A Polygamous family (from http://emeagwali.com)

A Polygamous family (from http://emeagwali.com)

My people are called Baluba. We are the Luba people.  Muluba is what I am; mu- is singular, ba- plural. We are known to be proud, hard working, confident, stubborn and very much disliked by the Belgian colonizers who could not quite control us. 

But when it comes to genealogy, the most important characteristic of the Baluba is that Baluba men are polygamous; they love to have several wives and even more children. I have a cousin-in-law, whose father has 45 wives (not children, wives! I haven’t started adding them to our family tree yet. I hope the software won’t crash).

We are proud of our large families, except when it comes to creating a genealogy tree.

“Our grand-father had 12 children. He was a strong Muluba,” the interviewee says with pride and laughter. Our grand-father had three different wives. I quickly jot down the kids who belong to which wife. Later on, as I enter the information on my iPad, a cousin sits down next to me and says I shouldn’t enter the name of the different wives.

“Why not?” I ask, surprised.

“Because that will separate the family,” my cousin replies.

“Separate the family?!”

Here is the issue, she explains. Our grand-mother was the first wife and so the most important one and maybe her children as a result have more “social family status.” By listing the children of the two other wives separately seems, in my cousin’s opinion, to divide the children in three factions.  

But then what would be the point of doing a family tree? Since men boast of having several wives, it’s public knowledge. Everyone knows it; my writing it down won’t make any difference.

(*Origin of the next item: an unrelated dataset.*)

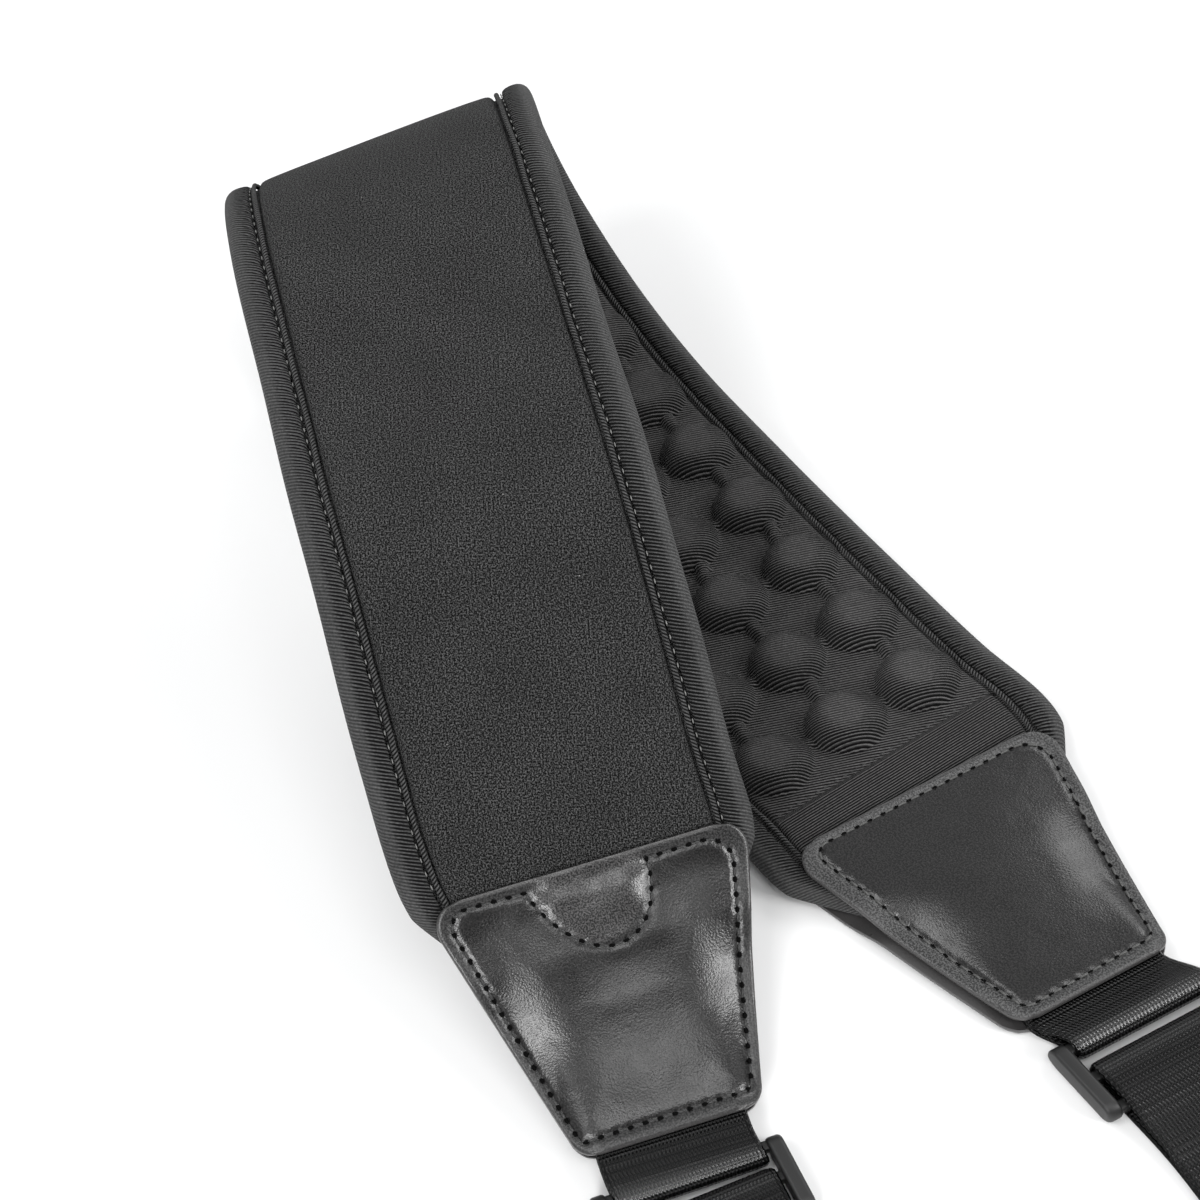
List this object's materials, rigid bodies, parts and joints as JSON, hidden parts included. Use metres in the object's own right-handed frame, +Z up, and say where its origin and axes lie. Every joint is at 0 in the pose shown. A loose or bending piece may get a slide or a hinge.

Now to avoid hurting anyone’s feeling (such as writing down their real mother’s name), I am supposed to go and ask permission to every second wife’s kid, third wife’s kid, and so on, to write their mother’s name down in the family tree. 

That’s insane! 
If people in the family are ashamed of their mother, they should declare themselves orphan or something. I am not going to write down a fake mother’s name instead.